• [Your task]
Using the listing below, copy exactly the lines from the one containing "for node in" to the one containing "cad_parts[node].hide_render = cad_parts[node].hide_viewport", both lines included, and no others.

• [Data for processing]
------------
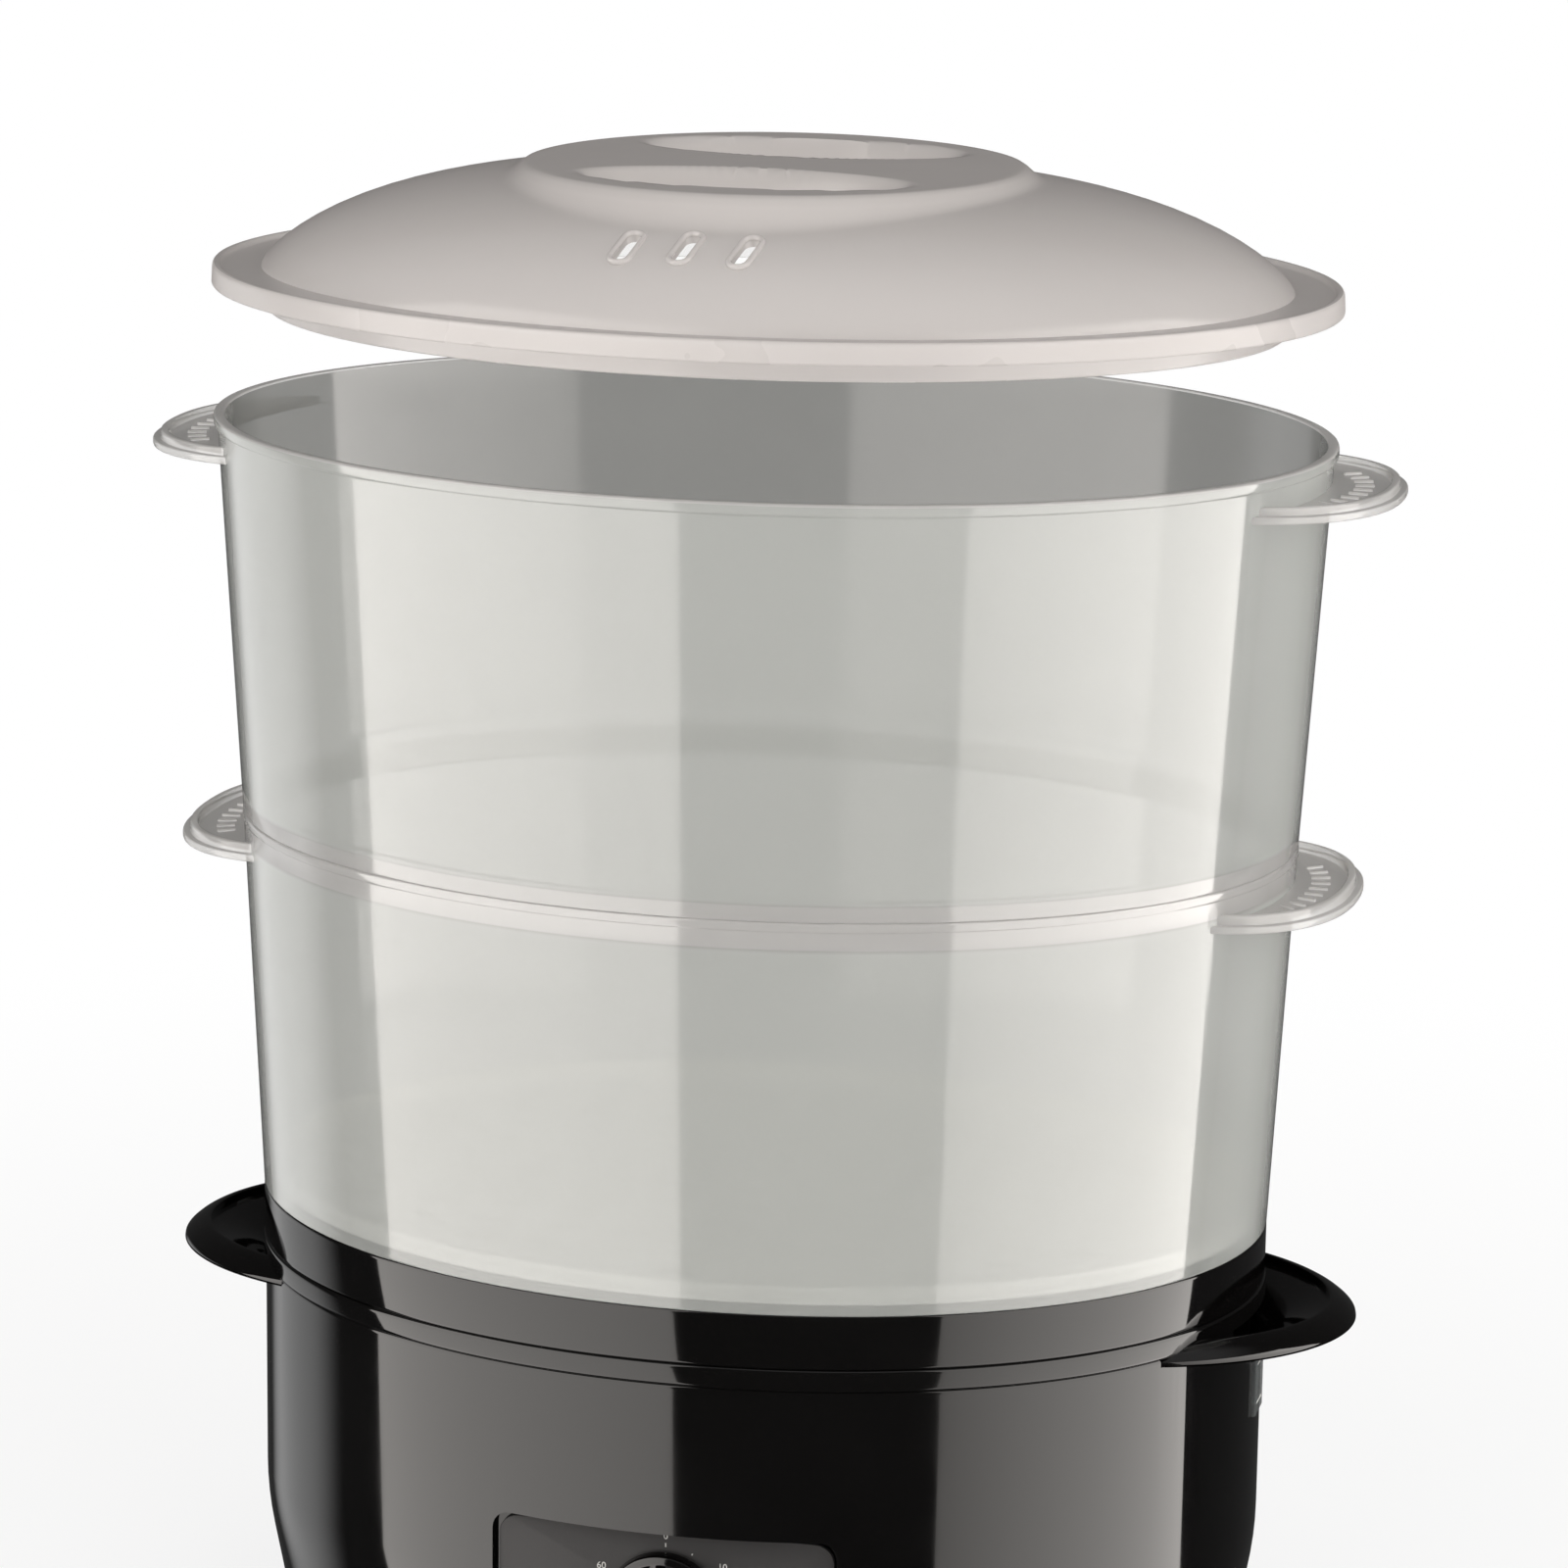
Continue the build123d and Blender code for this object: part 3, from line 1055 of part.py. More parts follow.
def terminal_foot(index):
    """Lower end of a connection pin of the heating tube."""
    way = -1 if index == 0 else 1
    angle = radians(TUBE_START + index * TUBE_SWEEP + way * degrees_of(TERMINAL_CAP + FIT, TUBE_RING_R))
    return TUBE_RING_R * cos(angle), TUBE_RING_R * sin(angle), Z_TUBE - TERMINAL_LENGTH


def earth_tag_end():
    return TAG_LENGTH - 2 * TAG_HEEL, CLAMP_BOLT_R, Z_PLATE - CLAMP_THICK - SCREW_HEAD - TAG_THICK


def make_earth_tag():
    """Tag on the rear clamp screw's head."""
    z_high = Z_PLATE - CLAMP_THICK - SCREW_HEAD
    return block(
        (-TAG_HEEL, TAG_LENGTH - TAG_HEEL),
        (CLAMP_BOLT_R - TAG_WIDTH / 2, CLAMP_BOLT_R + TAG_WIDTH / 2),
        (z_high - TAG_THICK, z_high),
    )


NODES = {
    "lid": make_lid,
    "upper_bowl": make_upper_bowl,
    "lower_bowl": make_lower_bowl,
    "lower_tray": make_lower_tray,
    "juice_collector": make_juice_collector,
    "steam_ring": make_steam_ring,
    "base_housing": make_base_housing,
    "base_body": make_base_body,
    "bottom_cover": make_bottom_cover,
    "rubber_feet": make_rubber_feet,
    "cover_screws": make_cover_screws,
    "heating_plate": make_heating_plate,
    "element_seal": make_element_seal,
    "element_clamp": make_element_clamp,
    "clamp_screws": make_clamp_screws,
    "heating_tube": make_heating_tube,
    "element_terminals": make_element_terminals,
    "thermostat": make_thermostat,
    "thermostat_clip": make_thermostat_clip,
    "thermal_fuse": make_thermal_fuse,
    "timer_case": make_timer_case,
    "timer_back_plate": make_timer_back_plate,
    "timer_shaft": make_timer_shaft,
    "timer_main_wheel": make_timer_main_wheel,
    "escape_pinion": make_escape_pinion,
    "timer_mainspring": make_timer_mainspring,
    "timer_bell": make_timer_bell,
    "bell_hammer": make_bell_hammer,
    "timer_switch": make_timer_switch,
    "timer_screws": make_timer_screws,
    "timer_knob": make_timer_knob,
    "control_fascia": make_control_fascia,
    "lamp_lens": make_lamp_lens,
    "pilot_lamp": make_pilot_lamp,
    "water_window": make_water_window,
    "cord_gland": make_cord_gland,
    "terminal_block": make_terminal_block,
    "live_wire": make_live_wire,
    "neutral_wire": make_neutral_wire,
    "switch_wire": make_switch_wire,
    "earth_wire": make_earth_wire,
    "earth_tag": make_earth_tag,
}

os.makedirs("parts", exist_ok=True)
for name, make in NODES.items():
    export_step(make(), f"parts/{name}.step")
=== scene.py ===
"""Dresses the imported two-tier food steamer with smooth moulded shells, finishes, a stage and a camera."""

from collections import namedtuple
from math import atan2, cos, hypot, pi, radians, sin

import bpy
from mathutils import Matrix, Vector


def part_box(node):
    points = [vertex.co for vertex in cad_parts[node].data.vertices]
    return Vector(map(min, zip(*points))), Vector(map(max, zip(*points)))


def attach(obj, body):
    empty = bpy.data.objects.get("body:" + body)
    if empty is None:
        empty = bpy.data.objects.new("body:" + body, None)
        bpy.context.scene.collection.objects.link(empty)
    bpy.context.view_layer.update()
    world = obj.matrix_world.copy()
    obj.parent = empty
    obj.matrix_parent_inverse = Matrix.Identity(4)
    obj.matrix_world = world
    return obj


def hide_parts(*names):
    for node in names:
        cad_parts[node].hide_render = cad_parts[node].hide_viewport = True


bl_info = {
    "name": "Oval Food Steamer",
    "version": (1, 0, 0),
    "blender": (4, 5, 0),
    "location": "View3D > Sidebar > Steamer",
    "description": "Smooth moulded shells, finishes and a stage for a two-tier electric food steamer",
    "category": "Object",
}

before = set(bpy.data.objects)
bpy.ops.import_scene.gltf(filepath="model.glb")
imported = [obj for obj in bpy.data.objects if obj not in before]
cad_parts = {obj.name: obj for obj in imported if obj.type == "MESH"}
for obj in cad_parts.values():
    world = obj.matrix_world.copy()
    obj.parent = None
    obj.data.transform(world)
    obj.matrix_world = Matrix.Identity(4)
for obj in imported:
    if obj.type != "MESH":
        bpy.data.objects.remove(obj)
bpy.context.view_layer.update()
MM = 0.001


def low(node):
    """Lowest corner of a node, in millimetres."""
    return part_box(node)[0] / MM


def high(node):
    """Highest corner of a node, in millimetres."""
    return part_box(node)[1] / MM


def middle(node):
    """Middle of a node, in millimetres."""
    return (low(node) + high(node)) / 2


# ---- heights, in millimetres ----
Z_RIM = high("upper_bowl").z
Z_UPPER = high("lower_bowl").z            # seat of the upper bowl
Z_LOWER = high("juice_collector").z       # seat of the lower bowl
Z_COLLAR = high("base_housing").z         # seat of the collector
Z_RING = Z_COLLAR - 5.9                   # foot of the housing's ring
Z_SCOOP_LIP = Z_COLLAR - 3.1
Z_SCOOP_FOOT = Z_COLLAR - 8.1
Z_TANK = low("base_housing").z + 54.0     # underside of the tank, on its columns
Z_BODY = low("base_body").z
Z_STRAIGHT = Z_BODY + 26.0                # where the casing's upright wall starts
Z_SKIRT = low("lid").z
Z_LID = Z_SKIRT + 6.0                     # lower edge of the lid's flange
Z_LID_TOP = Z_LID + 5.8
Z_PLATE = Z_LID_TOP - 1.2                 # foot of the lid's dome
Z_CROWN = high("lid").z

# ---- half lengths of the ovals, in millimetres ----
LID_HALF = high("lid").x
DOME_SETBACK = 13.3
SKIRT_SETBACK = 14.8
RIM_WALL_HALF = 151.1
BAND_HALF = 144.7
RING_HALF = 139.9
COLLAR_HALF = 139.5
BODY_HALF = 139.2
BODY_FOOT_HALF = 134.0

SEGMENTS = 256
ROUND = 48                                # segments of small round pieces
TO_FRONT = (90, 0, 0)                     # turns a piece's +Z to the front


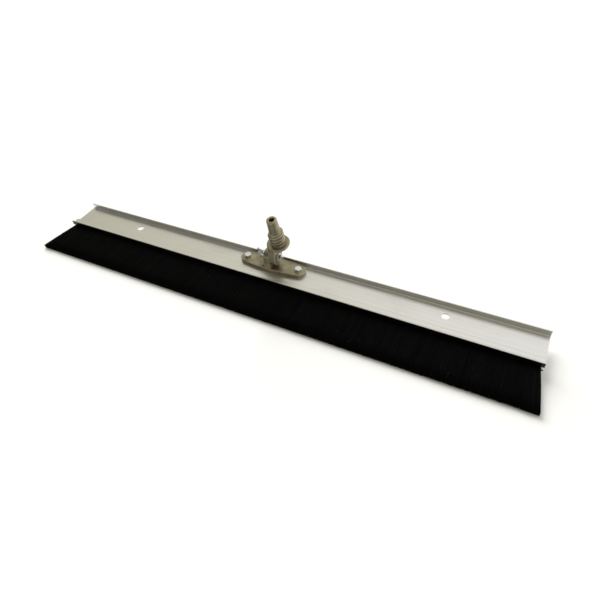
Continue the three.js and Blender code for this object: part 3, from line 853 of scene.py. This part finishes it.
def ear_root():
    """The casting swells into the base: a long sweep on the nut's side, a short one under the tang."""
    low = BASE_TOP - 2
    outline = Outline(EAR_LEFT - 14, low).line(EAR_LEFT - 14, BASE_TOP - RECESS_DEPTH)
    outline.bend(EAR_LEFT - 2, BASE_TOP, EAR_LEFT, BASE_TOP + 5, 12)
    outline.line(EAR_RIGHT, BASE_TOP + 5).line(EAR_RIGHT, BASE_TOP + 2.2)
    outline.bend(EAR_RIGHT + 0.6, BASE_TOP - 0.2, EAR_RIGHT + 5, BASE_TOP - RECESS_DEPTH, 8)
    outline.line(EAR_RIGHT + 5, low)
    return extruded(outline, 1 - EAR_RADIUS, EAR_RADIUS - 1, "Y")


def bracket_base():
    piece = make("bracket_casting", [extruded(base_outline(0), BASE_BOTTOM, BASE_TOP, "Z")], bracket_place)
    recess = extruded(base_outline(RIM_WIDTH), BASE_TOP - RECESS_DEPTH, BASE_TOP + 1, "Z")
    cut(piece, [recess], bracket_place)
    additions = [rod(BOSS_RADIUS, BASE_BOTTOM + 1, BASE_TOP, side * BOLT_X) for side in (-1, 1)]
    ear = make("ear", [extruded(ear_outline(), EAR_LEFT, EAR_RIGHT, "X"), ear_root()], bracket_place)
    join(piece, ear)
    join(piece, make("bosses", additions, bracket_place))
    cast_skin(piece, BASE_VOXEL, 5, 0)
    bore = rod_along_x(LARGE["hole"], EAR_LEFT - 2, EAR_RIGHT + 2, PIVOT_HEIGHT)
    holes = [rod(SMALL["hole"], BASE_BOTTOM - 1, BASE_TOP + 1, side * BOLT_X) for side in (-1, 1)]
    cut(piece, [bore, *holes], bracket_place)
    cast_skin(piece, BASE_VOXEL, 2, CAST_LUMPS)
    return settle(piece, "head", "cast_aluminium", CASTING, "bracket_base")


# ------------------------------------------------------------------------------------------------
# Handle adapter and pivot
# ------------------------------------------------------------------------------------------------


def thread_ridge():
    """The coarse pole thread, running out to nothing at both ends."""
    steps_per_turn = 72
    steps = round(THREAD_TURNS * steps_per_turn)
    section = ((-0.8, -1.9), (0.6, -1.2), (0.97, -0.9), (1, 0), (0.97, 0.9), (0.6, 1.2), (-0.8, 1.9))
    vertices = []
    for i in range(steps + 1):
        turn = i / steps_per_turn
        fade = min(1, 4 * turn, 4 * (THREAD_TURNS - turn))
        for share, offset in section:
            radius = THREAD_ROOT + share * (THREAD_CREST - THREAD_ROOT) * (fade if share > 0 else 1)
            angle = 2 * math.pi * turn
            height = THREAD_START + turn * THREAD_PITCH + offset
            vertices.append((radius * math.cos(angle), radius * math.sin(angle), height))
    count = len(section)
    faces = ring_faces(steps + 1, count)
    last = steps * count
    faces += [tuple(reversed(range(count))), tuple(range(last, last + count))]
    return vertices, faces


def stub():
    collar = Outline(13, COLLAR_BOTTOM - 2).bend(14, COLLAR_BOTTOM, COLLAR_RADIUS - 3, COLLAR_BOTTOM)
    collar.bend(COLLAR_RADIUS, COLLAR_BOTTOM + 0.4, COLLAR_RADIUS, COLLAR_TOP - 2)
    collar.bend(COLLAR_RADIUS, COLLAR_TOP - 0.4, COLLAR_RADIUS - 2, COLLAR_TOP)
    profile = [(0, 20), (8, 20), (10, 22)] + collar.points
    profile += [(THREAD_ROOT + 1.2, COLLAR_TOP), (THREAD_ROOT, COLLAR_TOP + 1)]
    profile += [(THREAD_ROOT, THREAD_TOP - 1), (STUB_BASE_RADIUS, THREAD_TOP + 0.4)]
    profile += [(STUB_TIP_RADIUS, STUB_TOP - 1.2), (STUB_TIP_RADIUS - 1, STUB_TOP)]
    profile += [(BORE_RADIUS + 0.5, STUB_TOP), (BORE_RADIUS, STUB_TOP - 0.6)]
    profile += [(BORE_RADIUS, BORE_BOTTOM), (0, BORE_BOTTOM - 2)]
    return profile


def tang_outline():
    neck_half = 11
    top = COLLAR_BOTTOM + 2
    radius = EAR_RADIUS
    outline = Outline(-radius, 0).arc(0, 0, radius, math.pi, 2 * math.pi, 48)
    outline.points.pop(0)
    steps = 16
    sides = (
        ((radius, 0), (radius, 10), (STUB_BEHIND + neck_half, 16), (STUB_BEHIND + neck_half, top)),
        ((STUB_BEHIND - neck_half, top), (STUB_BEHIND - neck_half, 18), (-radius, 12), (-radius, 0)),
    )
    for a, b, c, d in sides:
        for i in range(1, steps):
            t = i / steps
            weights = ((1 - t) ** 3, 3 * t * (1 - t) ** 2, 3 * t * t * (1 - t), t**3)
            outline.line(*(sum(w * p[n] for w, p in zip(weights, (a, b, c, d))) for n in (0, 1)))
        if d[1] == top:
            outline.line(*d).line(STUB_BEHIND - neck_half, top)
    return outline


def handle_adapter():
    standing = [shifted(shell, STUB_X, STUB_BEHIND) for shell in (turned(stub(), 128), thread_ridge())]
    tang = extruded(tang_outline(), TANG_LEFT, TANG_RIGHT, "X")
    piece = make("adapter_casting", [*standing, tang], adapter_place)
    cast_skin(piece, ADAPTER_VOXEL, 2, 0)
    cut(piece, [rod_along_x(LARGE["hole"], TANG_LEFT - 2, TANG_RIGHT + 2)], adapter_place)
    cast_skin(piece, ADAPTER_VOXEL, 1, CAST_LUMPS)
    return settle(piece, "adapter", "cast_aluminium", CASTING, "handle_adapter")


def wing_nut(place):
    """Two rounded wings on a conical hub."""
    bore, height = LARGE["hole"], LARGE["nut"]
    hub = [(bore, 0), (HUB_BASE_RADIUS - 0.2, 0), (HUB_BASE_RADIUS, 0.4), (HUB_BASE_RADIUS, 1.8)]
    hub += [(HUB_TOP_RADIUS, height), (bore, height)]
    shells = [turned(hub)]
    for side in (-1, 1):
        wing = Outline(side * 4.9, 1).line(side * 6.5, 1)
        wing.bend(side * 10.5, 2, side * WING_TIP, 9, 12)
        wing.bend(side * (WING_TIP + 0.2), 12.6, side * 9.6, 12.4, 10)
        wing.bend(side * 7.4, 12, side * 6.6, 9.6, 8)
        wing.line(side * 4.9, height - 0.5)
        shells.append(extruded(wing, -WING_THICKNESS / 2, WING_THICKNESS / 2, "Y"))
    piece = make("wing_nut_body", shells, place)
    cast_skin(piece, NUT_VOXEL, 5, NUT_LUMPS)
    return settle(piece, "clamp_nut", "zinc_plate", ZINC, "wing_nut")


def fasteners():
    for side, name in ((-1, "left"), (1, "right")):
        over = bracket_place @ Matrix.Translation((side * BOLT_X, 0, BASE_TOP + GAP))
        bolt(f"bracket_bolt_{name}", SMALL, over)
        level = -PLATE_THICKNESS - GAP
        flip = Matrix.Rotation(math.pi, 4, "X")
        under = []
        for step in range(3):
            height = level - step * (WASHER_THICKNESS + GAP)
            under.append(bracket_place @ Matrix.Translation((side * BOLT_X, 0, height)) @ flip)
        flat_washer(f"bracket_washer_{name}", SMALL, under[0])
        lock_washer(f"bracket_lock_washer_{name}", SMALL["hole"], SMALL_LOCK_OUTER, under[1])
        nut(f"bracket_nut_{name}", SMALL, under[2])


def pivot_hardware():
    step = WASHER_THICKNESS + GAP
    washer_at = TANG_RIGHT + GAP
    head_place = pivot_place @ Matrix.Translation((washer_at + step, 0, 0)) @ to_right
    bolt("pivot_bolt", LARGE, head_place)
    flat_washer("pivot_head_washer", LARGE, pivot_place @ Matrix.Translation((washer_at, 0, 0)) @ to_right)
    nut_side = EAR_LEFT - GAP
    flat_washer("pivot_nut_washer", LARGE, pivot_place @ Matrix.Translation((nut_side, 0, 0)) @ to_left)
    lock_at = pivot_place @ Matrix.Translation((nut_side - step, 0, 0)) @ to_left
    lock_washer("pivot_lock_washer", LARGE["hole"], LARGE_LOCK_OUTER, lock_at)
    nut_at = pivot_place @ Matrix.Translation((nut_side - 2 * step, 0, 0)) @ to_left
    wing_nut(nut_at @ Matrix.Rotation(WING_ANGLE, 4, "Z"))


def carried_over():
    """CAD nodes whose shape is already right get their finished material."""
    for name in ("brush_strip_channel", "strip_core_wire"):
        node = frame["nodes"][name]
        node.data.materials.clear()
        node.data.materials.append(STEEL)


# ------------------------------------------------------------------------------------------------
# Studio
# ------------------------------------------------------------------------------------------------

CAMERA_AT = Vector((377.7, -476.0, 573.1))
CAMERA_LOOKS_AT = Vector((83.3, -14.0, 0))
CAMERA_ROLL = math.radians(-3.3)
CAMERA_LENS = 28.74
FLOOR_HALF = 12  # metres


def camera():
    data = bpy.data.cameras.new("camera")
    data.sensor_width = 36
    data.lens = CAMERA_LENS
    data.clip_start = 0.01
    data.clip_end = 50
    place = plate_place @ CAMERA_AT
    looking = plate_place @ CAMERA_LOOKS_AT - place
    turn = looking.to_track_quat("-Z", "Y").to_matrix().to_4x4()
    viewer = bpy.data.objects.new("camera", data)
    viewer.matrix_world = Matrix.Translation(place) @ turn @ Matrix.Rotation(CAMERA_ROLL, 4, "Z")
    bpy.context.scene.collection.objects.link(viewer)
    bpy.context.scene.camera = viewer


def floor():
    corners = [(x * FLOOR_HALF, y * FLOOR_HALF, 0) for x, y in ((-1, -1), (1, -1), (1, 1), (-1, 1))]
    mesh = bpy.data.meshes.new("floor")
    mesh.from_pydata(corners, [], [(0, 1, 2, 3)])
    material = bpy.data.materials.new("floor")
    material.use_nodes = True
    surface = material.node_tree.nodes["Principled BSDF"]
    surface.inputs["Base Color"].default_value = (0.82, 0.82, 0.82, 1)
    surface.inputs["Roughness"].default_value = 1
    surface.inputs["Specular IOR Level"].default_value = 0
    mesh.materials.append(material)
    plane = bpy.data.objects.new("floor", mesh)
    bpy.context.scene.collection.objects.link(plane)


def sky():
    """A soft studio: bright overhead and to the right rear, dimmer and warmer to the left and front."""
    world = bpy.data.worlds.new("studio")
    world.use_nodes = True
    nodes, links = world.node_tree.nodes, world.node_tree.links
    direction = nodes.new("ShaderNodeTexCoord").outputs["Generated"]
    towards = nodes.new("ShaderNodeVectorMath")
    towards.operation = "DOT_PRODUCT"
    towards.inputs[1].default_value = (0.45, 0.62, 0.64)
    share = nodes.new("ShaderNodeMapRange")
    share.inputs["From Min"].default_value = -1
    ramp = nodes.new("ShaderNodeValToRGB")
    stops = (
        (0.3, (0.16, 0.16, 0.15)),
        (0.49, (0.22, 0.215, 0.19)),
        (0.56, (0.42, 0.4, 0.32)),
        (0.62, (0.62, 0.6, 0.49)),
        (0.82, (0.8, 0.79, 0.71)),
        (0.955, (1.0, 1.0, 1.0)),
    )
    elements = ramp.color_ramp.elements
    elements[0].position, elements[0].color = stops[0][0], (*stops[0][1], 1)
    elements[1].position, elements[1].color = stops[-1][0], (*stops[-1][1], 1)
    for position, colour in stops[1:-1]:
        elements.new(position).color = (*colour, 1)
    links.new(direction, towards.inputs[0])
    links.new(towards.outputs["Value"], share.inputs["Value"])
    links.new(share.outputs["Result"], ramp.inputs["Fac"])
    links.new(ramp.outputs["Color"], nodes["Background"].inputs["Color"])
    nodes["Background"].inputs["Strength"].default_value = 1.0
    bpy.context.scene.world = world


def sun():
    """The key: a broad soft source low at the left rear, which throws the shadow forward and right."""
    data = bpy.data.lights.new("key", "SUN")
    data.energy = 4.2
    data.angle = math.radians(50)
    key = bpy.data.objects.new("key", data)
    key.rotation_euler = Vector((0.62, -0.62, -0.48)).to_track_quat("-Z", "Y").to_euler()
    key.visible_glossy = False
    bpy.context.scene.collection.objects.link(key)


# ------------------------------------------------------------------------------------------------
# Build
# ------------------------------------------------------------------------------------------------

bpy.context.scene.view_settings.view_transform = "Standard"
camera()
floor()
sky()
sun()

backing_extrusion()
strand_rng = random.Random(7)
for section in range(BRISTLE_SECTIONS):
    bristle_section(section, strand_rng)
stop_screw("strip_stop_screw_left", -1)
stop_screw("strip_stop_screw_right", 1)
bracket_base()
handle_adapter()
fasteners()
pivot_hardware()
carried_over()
------------
• [Solution for this problem]
    for node in names:
        cad_parts[node].hide_render = cad_parts[node].hide_viewport = True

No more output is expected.